» Recorded information
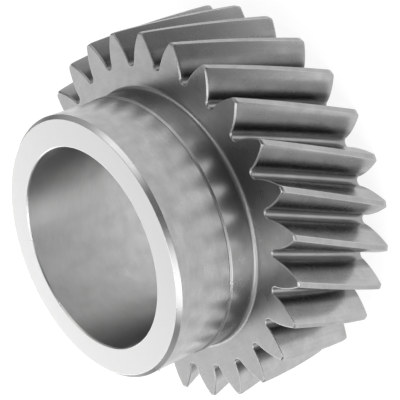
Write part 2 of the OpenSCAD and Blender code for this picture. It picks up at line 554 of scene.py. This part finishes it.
def make_softboxes():
    for name, (azimuth, elevation, width, height, brightness) in SOFTBOXES.items():
        data = bpy.data.lights.new(name + "_softbox", "AREA")
        data.shape = "RECTANGLE"
        data.size, data.size_y = width, height
        data.energy = brightness * math.pi * width * height
        towards = direction(azimuth, elevation)
        box = add(data.name, data)
        box.matrix_world = Matrix.Translation(LIGHT_DISTANCE * towards) @ facing(towards).to_4x4()


def make_floor():
    """A pale floor that the camera sees as white, and that still takes a soft shadow. In the steel it
    shows a painted pool of light: its glow is white round the wheel and falls off further out, as under a
    lamp."""
    mesh = bpy.data.meshes.new("floor")
    corners = [FLOOR_RADIUS * polar(1, 2 * math.pi * i / FLOOR_SIDES) for i in range(FLOOR_SIDES)]
    mesh.from_pydata([(x, y, 0) for x, y in corners], [], [list(range(FLOOR_SIDES))])
    material = bpy.data.materials.new("floor")
    material.use_nodes = True
    mesh.materials.append(material)
    tree = material.node_tree
    tree.nodes.clear()
    path = node(tree, "ShaderNodeLightPath").outputs
    place = node(tree, "ShaderNodeTexCoord").outputs["Object"]
    # Painted pool of light: the glow the steel sees is white near the wheel and dimmer further out
    painted_pool = node(tree, "ShaderNodeMapRange", {
        "Value": vectors(tree, "LENGTH", place),
        "From Min": PAINTED_POOL_REACH[0],
        "From Max": PAINTED_POOL_REACH[1],
        "To Min": 1,
        "To Max": PAINTED_POOL_FAR,
    }, interpolation_type="SMOOTHSTEP").outputs["Result"]
    mirror_ray = maths(tree, "ADD", path["Is Glossy Ray"], path["Is Transmission Ray"])
    mirrored = maths(tree, "MULTIPLY", mirror_ray, painted_pool)
    strength = maths(tree, "MULTIPLY_ADD", path["Is Camera Ray"], FLOOR_GLOW, mirrored)
    glow = node(tree, "ShaderNodeEmission", {"Strength": strength}).outputs[0]
    matt = node(tree, "ShaderNodeBsdfDiffuse", {"Color": (FLOOR_TONE,) * 3 + (1,)}).outputs[0]
    both = node(tree, "ShaderNodeAddShader", {0: glow, 1: matt}).outputs[0]
    node(tree, "ShaderNodeOutputMaterial", {"Surface": both})
    return add("floor", mesh)


def make_room():
    world = bpy.data.worlds.new("room")
    bpy.context.scene.world = world
    world.use_nodes = True
    world.node_tree.nodes["Background"].inputs["Color"].default_value = (ROOM_TONE,) * 3 + (1,)


make_camera()
make_softboxes()
make_floor()
make_room()
bpy.context.scene.view_settings.view_transform = "Standard"
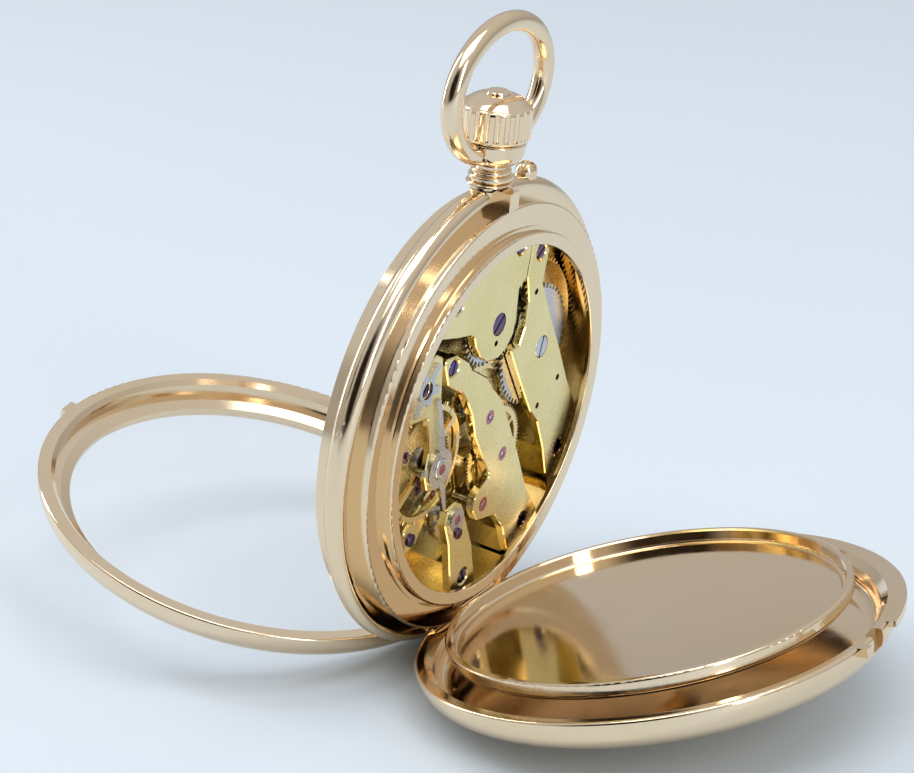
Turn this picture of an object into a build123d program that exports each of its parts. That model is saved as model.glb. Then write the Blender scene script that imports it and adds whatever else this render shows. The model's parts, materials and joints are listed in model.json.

» Your task
Print out every entry, keeping each one exact.

» Complete response
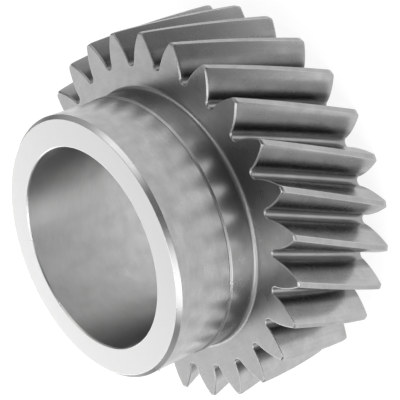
Write part 2 of the OpenSCAD and Blender code for this picture. It picks up at line 554 of scene.py. This part finishes it.
def make_softboxes():
    for name, (azimuth, elevation, width, height, brightness) in SOFTBOXES.items():
        data = bpy.data.lights.new(name + "_softbox", "AREA")
        data.shape = "RECTANGLE"
        data.size, data.size_y = width, height
        data.energy = brightness * math.pi * width * height
        towards = direction(azimuth, elevation)
        box = add(data.name, data)
        box.matrix_world = Matrix.Translation(LIGHT_DISTANCE * towards) @ facing(towards).to_4x4()


def make_floor():
    """A pale floor that the camera sees as white, and that still takes a soft shadow. In the steel it
    shows a painted pool of light: its glow is white round the wheel and falls off further out, as under a
    lamp."""
    mesh = bpy.data.meshes.new("floor")
    corners = [FLOOR_RADIUS * polar(1, 2 * math.pi * i / FLOOR_SIDES) for i in range(FLOOR_SIDES)]
    mesh.from_pydata([(x, y, 0) for x, y in corners], [], [list(range(FLOOR_SIDES))])
    material = bpy.data.materials.new("floor")
    material.use_nodes = True
    mesh.materials.append(material)
    tree = material.node_tree
    tree.nodes.clear()
    path = node(tree, "ShaderNodeLightPath").outputs
    place = node(tree, "ShaderNodeTexCoord").outputs["Object"]
    # Painted pool of light: the glow the steel sees is white near the wheel and dimmer further out
    painted_pool = node(tree, "ShaderNodeMapRange", {
        "Value": vectors(tree, "LENGTH", place),
        "From Min": PAINTED_POOL_REACH[0],
        "From Max": PAINTED_POOL_REACH[1],
        "To Min": 1,
        "To Max": PAINTED_POOL_FAR,
    }, interpolation_type="SMOOTHSTEP").outputs["Result"]
    mirror_ray = maths(tree, "ADD", path["Is Glossy Ray"], path["Is Transmission Ray"])
    mirrored = maths(tree, "MULTIPLY", mirror_ray, painted_pool)
    strength = maths(tree, "MULTIPLY_ADD", path["Is Camera Ray"], FLOOR_GLOW, mirrored)
    glow = node(tree, "ShaderNodeEmission", {"Strength": strength}).outputs[0]
    matt = node(tree, "ShaderNodeBsdfDiffuse", {"Color": (FLOOR_TONE,) * 3 + (1,)}).outputs[0]
    both = node(tree, "ShaderNodeAddShader", {0: glow, 1: matt}).outputs[0]
    node(tree, "ShaderNodeOutputMaterial", {"Surface": both})
    return add("floor", mesh)


def make_room():
    world = bpy.data.worlds.new("room")
    bpy.context.scene.world = world
    world.use_nodes = True
    world.node_tree.nodes["Background"].inputs["Color"].default_value = (ROOM_TONE,) * 3 + (1,)


make_camera()
make_softboxes()
make_floor()
make_room()
bpy.context.scene.view_settings.view_transform = "Standard"
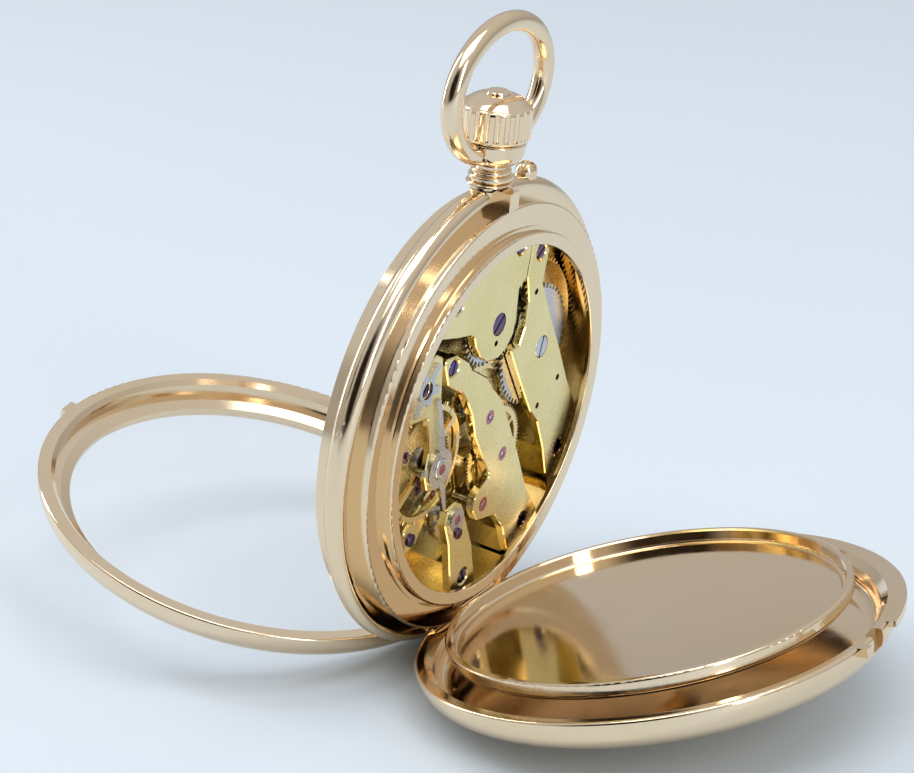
Turn this picture of an object into a build123d program that exports each of its parts. That model is saved as model.glb. Then write the Blender scene script that imports it and adds whatever else this render shows. The model's parts, materials and joints are listed in model.json.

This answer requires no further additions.